For starters, car rentals in Singapore are very costly. It would be more economical to make use of the extensive public transport network to get around the city. However, should you still decide on renting a car, here is some essential information:

1. You have to display a valid parking coupon on your dashboard in designated parking lots. Coupons can be purchased from petrol kiosks.
2. Driving is on the left. You must produce a valid international driving license for car rentals.
3. Insurance is included in the rental fees.
4. It is very costly to take your rental car to Malaysia, hence you should rent one there instead.

Public Buses

The easiest way of paying for public transport is the EZ-link card (tap these stored value cards on the card readers upon entering a bus). These can be bought at any bus interchange or MRT station at a cost of S$10 with an additional S$5 deposit. Alternatively, drop the exact fare into the fare box upon boarding. You can tell the driver your destination and ask for the corresponding fare. Fares range from S$0.70 to S$1.80.

Singapore’s extensive bus service plies every corner of the island.

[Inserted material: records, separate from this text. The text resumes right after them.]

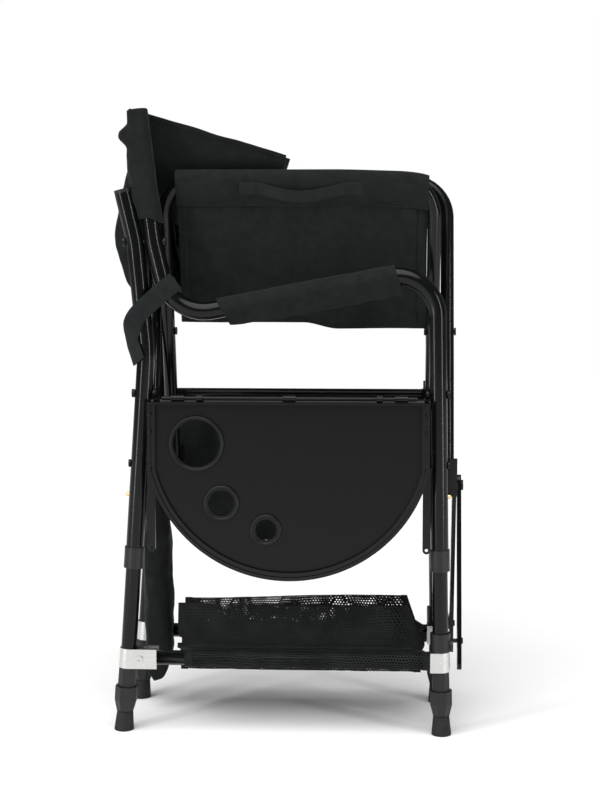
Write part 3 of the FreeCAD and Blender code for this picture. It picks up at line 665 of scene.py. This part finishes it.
# ---- arm pads ---------------------------------------------------------------------------
WRAP_START, WRAP_LENGTH, WRAP_R = 66.0, 250.0, 14.6
WRAP_ROWS, WRAP_COLUMNS = 49, 40


def arm_pad(name, side):
    """Padded wrap, sewn along its lower edge, hanging loosely on the arm."""
    along = (ARM_FRONT - ARM_HEEL).normalized()
    up = Vector((-along.z, 0, along.x))
    rows = []
    for i in range(WRAP_ROWS):
        t = i / (WRAP_ROWS - 1)
        centre = ARM_HEEL + along * (WRAP_START + WRAP_LENGTH * t) + Vector((0, -SIDE_Y, 0))
        hang = 10.0 + 4.0 * t + 1.5 * math.sin(5 * t)
        radius = WRAP_R + 0.8 * max(0.0, 1 - abs(t - 0.5) * 2)
        row = []
        for j in range(WRAP_COLUMNS):
            angle = 2 * math.pi * j / WRAP_COLUMNS
            high, wide = math.cos(angle), math.sin(angle)
            y, z = wide * radius, high * radius
            if high < 0:
                z -= hang * (-high) ** 1.6
                y *= 1 - 0.74 * (-high) ** 1.5
            fold = wrinkle(Vector((t * 250, angle * 12, 0)), 24, 2.2, 5.0)
            fold += wrinkle(Vector((t * 250, angle * 9, 7)), 9, 0.7)
            bulge = 1 + fold / 30
            shear = -z * (0.32 - 0.2 * t) + 4
            row.append(centre + up * z * bulge + Vector((0, -1, 0)) * y * bulge + along * shear)
        rows.append(row)
    ends = []
    for rim, inward in ((rows[0], 1), (rows[-1], -1)):
        middle = sum(rim, Vector()) / WRAP_COLUMNS
        ends.append([p + (middle - p) * 0.05 + along * inward * 2.5 for p in rim])
    rows = [ends[0]] + rows + [ends[1]]
    rows = [[Vector((p.x, p.y * -side, p.z)) for p in row + row[:1]] for row in rows]
    piece = sheet_grid(name + "_arm_wrap", rows, LOOKS["canvas"], 1.3, 1)
    finish_piece(piece, name + "_side", (name + "_arm_pad",))


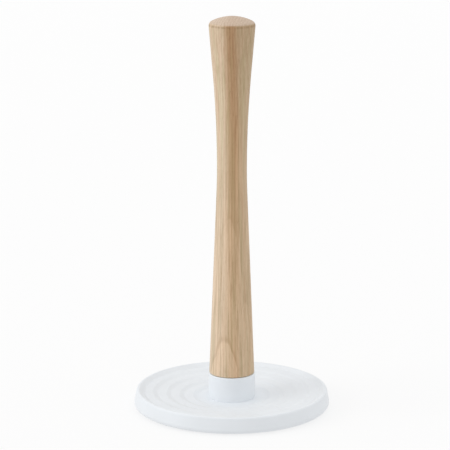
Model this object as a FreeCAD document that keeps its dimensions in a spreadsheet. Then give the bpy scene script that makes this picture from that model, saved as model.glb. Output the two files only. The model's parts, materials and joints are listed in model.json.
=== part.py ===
import FreeCAD, Part

import math
import os

import Sketcher

# A paper towel holder.  A turned wooden post spins in a bearing collar, which stands in
# the middle of a round, weighted base with a shallow terraced dish for the roll.
# Lengths are in millimetres.  +Z is up, and the origin is on the table, on the post's axis.

SIZES = {
    # the whole holder
    "total_height": 322.0,
    "base_diameter": 160.0,
    # base shell
    "cavity_height": 2.5,
    "rim_width": 4.4,
    "rim_outer_radius": 1.8,
    "rim_inner_radius": 2.0,
    "rim_drop": 2.2,
    "rim_slope_width": 4.2,
    "terrace_drop": 1.1,
    "terrace_count": 4.0,
    "terrace_slope_width": 3.6,
    "terrace_edge_radius": 5.0,
    "skirt_lean": 11.0,
    "skirt_edge_radius": 3.5,
    "skirt_land": 0.9,
    "shell_wall": 2.5,
    "underside_shift": 1.4,
    "rib_thickness": 2.0,
    "rib_count": 8.0,
    # bottom cover and feet
    "foot_proud": 1.0,
    "foot_diameter": 13.0,
    "foot_thickness": 2.0,
    "foot_edge_radius": 0.6,
    "foot_inset": 9.5,
    "foot_count": 6.0,
    "cover_thickness": 2.0,
    "cover_ledge": 1.2,
    "cover_edge_chamfer": 0.4,
    "locating_rib_thickness": 1.6,
    "locating_rib_height": 2.0,
    # screws
    "cover_screw_count": 4.0,
    "collar_screw_count": 3.0,
    "screw_diameter": 3.0,
    "screw_core_diameter": 2.5,
    "screw_tip_length": 1.5,
    "screw_head_diameter": 5.6,
    "screw_head_height": 1.7,
    "screw_cross_width": 0.8,
    "screw_cross_length": 3.2,
    "screw_cross_depth": 0.9,
    "screw_boss_wall": 2.5,
    "collar_screw_length": 10.0,
    # collar
    "collar_diameter": 38.2,
    "collar_height": 20.5,
    "collar_edge_radius": 0.8,
    "collar_wall": 2.5,
    "collar_roof": 2.5,
    "hub_wall": 2.0,
    # bearing
    "bush_outer_diameter": 12.0,
    "bush_length": 8.5,
    "bush_flange_diameter": 19.0,
    "bush_flange_thickness": 1.5,
    "washer_thickness": 1.0,
    "clip_thickness": 0.7,
    "clip_outer_diameter": 12.0,
    "clip_mouth": 5.0,
    "spindle_diameter": 8.0,
    "spindle_flange_diameter": 18.0,
    "spindle_flange_thickness": 2.0,
    "spindle_groove_diameter": 6.0,
    "spindle_tail": 1.4,
    "spindle_end_gap": 0.6,
    "spindle_stud_length": 18.0,
    "spindle_chamfer": 0.8,
    "insert_diameter": 12.0,
    "insert_length": 19.0,
    "insert_sink": 0.5,
    "insert_groove_depth": 0.7,
    "insert_groove_width": 1.6,
    "insert_groove_count": 5.0,
    # ballast
    "ballast_gap": 0.3,
    # wooden post
    "post_gap": 0.25,
    "foot_end_diameter": 36.9,
    "waist_diameter": 24.1,
    "head_diameter": 37.2,
    "waist_above_foot": 171.05,
    "lower_curve_share": 0.12,
    "upper_curve_share": 0.62,
    "head_edge_radius": 4.1,
    "head_crown_radius": 36.85,
    "post_edge_radius": 1.0,
    "bore_tip_height": 3.0,
    # clearances
    "close_fit": 0.1,
    "running_fit": 0.03,
    "screw_clearance": 0.15,
    "axial_float": 0.1,
    "weld": 0.3,
    "screw_tip_gap": 0.5,
    "bore_end_gap": 1.0,
}

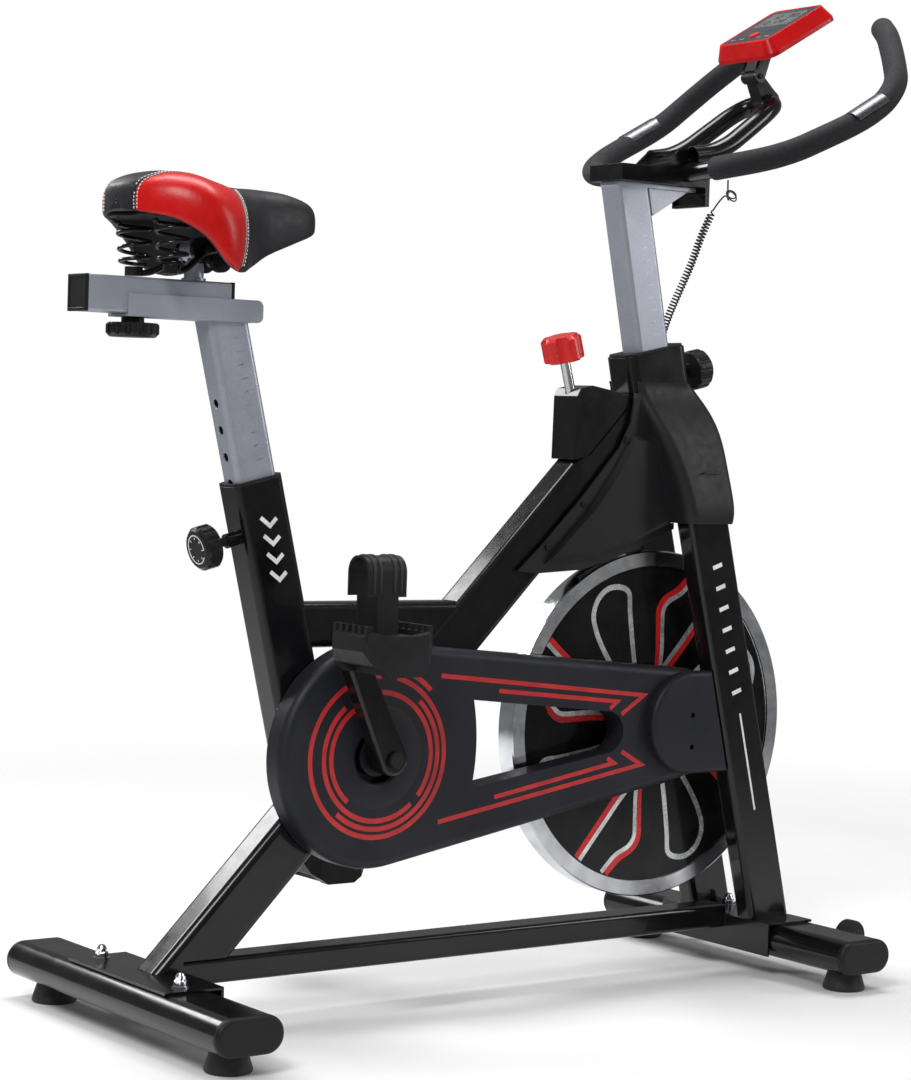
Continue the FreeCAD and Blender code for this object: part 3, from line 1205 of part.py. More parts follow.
# --------------------------------------------------------------------- leads
COIL_POINTS = [(727, -50, 923), (716, -42, 893), (706, -28, 857), (699, -12, 820), (702, 4, 788),
               (704, 12, 767)]
LEAD_POINTS = [(699, -104, 951.5), (700, -103, 940), (709, -94, 931), (722, -80, 930),
               (731, -67, 938), (733, -56, 936), (727, -50, 923)]


def make_leads():
    wire, radii = path(COIL_POINTS)
    print("coil radii", [round(r) for r in radii], "length", round(wire.Length))
    add("coil_cord", pipe(COIL_POINTS, 4.5))
    wire, radii = path(LEAD_POINTS)
    print("lead radii", [round(r) for r in radii], "length", round(wire.Length))
    add("sensor_lead", pipe(LEAD_POINTS, 1.25))


# ------------------------------------------------------------------ assembly
def main():
    for step in (make_stabilisers, make_feet, make_base, make_main_tube, make_seat_tube,
                 make_brace, make_head, make_crown, make_fork, make_bottom_bracket,
                 make_bb_axle, make_big_pulley, make_small_pulley, make_belt, make_flywheel,
                 make_axle, make_cranks, make_cover, make_hub_cap, make_shells, make_screws,
                 make_bolts, make_wheels, make_bushings, make_seat_post, make_slider,
                 make_saddle, make_saddle_top, make_knobs, make_handlebar_post, make_bracket,
                 make_bars, make_loop, make_console, make_stem, make_brake, make_leads):
        step()
    make_pedal("pedal_near", -1)
    make_pedal("pedal_far", 1)
    os.makedirs("parts", exist_ok=True)
    for name, shape in PARTS.items():
        if not shape.isValid():
            print("invalid", name)
        shape.translate(V(-ORIGIN_X, 0, 0))
        shape.exportStep("parts/%s.step" % name)
    print(len(PARTS), "parts")


main()
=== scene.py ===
"""Indoor spin bike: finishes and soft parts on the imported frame."""
import json
import math

import bpy
import numpy as np
from mathutils import Matrix, Vector


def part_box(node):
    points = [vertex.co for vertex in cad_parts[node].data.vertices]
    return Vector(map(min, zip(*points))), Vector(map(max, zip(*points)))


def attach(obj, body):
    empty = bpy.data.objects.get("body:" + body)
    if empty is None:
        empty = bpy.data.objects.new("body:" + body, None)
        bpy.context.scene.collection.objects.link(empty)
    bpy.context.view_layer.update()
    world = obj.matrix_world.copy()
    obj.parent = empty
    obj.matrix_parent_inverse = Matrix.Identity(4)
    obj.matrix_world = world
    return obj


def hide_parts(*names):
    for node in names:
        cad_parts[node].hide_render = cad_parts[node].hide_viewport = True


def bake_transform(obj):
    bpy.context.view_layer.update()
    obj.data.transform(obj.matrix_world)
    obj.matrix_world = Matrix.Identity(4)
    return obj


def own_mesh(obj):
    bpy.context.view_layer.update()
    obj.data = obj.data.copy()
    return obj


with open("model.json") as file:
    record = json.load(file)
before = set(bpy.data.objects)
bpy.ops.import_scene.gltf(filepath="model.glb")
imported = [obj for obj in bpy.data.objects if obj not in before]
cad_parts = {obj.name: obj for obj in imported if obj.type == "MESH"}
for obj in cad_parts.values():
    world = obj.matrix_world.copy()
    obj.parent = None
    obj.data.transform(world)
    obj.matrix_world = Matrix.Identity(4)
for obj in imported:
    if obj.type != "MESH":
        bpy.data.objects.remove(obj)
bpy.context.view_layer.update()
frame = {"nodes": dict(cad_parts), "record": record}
NODES = frame["nodes"]
REAR_LOW, REAR_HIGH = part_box("rear_stabiliser")
X0 = (REAR_LOW[0] + REAR_HIGH[0]) / 2

# places in millimetres, X counted from the rear stabiliser's middle
BB = (262.0, 290.0)
HUB = (686.0, 305.0)
CRANK_LENGTH, CRANK_ANGLE = 150.0, 25.0
SEAT_POINT, SEAT_ANGLE = (124.0, 579.3), 14.0
HEAD_POINT, HEAD_ANGLE = (670.6, 750.7), 12.2
LEG_POINT, LEG_ANGLE = (844.9, 65.3), 14.06
BRAKE_TOP, BRAKE_ANGLE = (543.5, 750.0), 16.0
CONSOLE_CENTRE, CONSOLE_ANGLE = (857.0, 1148.0), 30.0
SIDES = (("near", -1), ("far", 1))


def at(x, y, z):
    """Point given in millimetres, X counted from the rear stabiliser's middle."""
    return Vector((x / 1000 + X0, y / 1000, z / 1000))


def along(point, angle, distance):
    """Point at a distance up a line that leans back by an angle in degrees."""
    a = math.radians(angle)
    return point[0] - math.sin(a) * distance, point[1] + math.cos(a) * distance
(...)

The bus route of the various bus services is displayed on information boards at bus stops, where you can plan what service to take and where to alight.

For an, even more, hassle-free way to get to your accommodation, there are airport shuttle buses that leave from every airport terminal (budget terminal as well) that take you to any hotel except those in Sentosa and Changi Village. Bookings can be made at the arrival hall airport shuttle booth. Fares are roughly S$9 for adults and S$6 for children. This is a 24-hour service that certainly offers comfort and speed in bringing you to your preferred destination!

Mass Rapid Transit

The MRT system is a fast, efficient and convenient way of making your way around Singapore. There are currently 3 fully operating lines (East-West, North-South, and North-East), with the 4th (Circle) still under partial construction. MRT stations can be underground or on elevated platforms along roads. A copy of an MRT guide is available at every station. Similar to buses, simply tap your EZ-link card on the automated gantries to enter the station’s platforms.

Stations are usually prominent landmarks, with ample signs guiding you to one. Trains have different colored seats specially allocated for the elderly, disabled, pregnant women or parents with small children. Although most Singaporeans utilize these seats anyway, it’d be good to adhere and not occupy these seats.

It costs roughly S$1.40 for a trip from the airport to city hall in the Central Business District.


Numerous companies now operate taxi services in Singapore, therefore taxis come in various vehicle models and colors. However, as long as you see a distinct header on the car’s roof saying taxi, you’re free to flag one down. Take note that in the CBD, taxis are only allowed to stop at designated taxi stands.

Fares are incredibly complicated in recent times. There are peak hour surcharges, airport surcharges, CBD flag-down surcharges, etc. Passengers, even locals tend not to know what they are paying for, they simply pay what the meter reads. You can at least be sure that there should not be any haggling over fares.

Finally, take note that there are normal cabs and luxury ones. Luxury ones are usually of Mercedes and Chrysler makes. The basic fare for these cabs is S$3.20, instead of S$2.80 or S$3 for the Toyotas, Hyundais, Skodas, and Kias. Luxury cabs have fares that increase by 30 cents every time instead of 20 cents too. Therefore, you should try to avoid such cabs unless you are in a rush and have no time to wait for another.

Unlike in other countries, the tipping of taxi drivers is not expected, though doing so is greatly appreciated.

Final Pointers

1. You can get refunds on any amount left in your stored value EZ-link cards at the end of your stay.
2. Night service buses are called NightRider, with a flat rate of S$4.50. These buses offer a safe means of travel after midnight till early morning.